What a great idea! She's so creative and so resourceful.



Thursday, March 20, 2008

Why do we need to have bones?

I'm just reflecting today on how many learning opportunities for young children the day provides when you are able to spend it together.

I'm homeschooling my children and still finding my style, but for the most part we just wing it. We have workbooks and things which we go through, and we always have an ongoing project, for example just now we're learning about the earth's resources and how we can help preserve them.

But in terms of individual lessons, I find I don't have to make any forward plans. All I have to do is be available to my children and spend time with them, and they start asking questions and if I can't answer them, we find out together. Just at breakfast this morning Lana was asking "Why do we need to have bones?", "how is orange juice made?" and "What happens to food after it goes in your tummy?"

I don't imagine that children have the same opportunities in a traditional school, to just ask random questions as they come up, and while their interest is high. This is definitely one of the pros of homeschooling. It's such a pleasure and privilage to be able to be present while my children are learning about life, to watch them hunger for information and grow in knowledge and skill.
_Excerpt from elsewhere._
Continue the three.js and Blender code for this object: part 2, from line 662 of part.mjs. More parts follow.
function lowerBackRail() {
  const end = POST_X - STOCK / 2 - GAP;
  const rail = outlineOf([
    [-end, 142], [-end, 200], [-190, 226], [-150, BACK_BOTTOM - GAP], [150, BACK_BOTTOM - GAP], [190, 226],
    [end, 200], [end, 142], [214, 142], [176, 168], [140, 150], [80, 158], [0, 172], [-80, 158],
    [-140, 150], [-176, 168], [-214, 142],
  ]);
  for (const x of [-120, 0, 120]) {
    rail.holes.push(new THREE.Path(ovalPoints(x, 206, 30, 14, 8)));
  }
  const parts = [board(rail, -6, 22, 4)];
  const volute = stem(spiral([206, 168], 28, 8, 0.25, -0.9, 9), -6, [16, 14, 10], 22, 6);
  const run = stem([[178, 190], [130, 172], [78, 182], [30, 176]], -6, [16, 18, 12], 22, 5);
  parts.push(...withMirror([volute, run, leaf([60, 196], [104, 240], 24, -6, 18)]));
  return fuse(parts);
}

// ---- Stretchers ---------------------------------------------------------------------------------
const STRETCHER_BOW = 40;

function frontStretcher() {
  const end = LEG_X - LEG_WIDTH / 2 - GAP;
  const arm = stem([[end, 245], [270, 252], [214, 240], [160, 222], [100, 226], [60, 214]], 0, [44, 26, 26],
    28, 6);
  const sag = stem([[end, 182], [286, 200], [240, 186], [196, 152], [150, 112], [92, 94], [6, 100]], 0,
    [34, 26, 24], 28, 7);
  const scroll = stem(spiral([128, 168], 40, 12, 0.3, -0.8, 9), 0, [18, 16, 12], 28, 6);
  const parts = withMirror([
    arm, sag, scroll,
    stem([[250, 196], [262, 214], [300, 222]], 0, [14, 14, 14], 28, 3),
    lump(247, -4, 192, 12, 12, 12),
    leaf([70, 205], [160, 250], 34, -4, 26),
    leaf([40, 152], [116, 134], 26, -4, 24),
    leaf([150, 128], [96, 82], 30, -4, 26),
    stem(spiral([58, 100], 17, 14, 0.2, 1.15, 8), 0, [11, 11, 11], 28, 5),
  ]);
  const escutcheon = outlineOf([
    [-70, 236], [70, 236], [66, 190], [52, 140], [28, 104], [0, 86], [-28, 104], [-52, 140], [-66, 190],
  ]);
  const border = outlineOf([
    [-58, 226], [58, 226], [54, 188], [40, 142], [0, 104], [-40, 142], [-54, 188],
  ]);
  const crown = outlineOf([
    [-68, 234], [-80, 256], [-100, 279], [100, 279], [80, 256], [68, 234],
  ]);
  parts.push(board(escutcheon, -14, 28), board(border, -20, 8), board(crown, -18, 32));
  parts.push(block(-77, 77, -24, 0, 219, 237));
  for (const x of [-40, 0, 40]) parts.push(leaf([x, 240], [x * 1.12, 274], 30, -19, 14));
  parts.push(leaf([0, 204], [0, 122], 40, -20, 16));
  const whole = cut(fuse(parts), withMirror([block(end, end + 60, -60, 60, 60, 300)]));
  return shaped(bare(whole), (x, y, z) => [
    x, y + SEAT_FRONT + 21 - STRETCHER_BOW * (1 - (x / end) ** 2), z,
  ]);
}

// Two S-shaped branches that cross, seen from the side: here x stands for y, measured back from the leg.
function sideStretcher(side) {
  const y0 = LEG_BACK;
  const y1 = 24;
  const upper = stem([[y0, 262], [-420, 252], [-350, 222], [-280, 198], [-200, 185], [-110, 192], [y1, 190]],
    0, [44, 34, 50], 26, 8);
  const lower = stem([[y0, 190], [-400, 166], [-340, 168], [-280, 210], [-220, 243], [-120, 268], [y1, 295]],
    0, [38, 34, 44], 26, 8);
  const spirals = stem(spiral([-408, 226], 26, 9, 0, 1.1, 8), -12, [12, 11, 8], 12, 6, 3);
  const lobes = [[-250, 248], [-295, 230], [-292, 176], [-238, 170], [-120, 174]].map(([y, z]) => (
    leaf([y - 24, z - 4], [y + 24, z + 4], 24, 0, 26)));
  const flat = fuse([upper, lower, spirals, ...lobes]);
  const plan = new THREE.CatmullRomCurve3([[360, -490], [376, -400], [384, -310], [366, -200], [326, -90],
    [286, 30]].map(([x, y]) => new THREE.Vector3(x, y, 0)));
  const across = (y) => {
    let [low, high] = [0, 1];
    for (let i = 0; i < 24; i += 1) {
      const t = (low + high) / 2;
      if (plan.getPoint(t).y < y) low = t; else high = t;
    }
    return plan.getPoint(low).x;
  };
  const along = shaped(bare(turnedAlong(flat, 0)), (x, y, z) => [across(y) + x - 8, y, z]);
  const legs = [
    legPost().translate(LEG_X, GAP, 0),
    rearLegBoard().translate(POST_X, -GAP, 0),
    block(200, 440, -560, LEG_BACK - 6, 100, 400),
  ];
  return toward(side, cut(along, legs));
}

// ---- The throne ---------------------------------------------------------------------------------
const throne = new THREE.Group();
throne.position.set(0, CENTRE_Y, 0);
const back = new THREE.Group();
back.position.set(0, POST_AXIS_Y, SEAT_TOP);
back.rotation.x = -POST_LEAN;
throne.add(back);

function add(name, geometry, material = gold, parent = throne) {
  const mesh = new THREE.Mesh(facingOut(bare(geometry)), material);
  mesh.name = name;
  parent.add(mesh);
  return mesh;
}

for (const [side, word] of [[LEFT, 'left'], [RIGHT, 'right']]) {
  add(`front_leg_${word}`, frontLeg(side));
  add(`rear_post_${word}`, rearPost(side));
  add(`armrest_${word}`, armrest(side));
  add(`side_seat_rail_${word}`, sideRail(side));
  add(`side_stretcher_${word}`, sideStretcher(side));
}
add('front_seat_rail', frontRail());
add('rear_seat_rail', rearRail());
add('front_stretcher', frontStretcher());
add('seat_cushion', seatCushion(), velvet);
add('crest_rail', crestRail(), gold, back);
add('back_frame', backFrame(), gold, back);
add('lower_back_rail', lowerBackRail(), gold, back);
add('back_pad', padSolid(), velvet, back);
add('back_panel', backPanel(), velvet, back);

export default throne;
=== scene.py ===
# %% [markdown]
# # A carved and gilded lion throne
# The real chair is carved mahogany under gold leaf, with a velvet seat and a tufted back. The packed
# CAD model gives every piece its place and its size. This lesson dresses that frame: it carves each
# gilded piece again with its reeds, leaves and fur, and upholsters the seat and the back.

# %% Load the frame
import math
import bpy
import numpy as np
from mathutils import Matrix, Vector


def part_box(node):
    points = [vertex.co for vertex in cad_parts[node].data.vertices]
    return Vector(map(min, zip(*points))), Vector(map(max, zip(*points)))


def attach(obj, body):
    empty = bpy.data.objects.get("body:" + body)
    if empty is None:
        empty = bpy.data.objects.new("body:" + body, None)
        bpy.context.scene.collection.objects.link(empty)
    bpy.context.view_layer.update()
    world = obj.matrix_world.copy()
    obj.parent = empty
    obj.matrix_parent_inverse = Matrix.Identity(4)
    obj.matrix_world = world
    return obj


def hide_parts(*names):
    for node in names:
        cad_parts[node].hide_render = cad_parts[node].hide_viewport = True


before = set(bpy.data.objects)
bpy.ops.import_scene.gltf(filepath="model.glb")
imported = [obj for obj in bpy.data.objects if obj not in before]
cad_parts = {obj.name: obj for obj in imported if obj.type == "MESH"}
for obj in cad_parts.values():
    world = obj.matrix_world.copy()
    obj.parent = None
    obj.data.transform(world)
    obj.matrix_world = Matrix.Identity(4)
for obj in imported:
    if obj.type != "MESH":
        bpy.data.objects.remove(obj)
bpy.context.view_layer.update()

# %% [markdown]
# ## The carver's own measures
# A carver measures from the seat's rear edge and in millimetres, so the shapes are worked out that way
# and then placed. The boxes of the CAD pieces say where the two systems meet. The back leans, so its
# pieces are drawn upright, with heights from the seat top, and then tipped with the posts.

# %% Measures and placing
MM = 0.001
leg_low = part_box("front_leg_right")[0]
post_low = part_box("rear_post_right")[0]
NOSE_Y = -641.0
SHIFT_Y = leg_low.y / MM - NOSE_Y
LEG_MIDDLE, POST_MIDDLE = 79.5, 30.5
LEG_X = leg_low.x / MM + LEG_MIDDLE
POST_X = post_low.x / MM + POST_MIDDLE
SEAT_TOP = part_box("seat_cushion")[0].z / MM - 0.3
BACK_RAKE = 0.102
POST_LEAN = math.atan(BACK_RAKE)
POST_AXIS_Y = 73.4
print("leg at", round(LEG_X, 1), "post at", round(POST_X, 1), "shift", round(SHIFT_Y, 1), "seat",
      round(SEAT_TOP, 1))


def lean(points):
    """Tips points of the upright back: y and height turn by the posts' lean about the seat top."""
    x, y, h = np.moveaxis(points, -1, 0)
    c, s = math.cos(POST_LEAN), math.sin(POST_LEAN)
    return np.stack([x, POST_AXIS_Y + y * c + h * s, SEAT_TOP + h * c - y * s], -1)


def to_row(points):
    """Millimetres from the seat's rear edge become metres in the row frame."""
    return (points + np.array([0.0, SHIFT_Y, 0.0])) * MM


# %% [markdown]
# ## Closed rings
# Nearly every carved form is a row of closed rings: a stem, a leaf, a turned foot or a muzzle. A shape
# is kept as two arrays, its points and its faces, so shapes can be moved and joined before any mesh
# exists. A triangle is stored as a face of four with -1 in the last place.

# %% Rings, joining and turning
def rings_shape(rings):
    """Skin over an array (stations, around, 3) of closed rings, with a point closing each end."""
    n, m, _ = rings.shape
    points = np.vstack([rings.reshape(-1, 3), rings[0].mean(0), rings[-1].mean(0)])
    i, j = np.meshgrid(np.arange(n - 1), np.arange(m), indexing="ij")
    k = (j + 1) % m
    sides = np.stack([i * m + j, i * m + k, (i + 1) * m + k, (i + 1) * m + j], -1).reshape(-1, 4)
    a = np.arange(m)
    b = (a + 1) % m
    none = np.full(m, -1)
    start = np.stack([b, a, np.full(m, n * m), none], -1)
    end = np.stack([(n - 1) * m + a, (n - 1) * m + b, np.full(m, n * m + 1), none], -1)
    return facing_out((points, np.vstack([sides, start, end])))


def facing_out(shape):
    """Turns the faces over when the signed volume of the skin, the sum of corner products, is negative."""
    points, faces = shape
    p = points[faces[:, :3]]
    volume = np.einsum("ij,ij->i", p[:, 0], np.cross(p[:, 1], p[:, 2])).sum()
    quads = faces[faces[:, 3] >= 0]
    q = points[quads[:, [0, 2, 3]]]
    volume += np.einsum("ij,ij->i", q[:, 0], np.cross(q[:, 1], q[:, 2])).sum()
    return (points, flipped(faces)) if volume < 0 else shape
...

It's wonderful to be able to be a part of this process.

I remember one special moment, standing outside Asda grocery store in Scotland on a clear, cool night when Kaya was a few months old. I was holding her and she was looking up at the sky. I pointed to the moon and said "that's the moon. Moon." And then I suddenly thought to myself - I just showed her the moon, she had never seen it before, or noticed it before, and I just had the privilage of teaching her this word for the first time, and showing her the magic of it's luminosity against the night sky. What a wonderful moment. I'm so glad to be homeschooling and to be able to enjoy many such moments.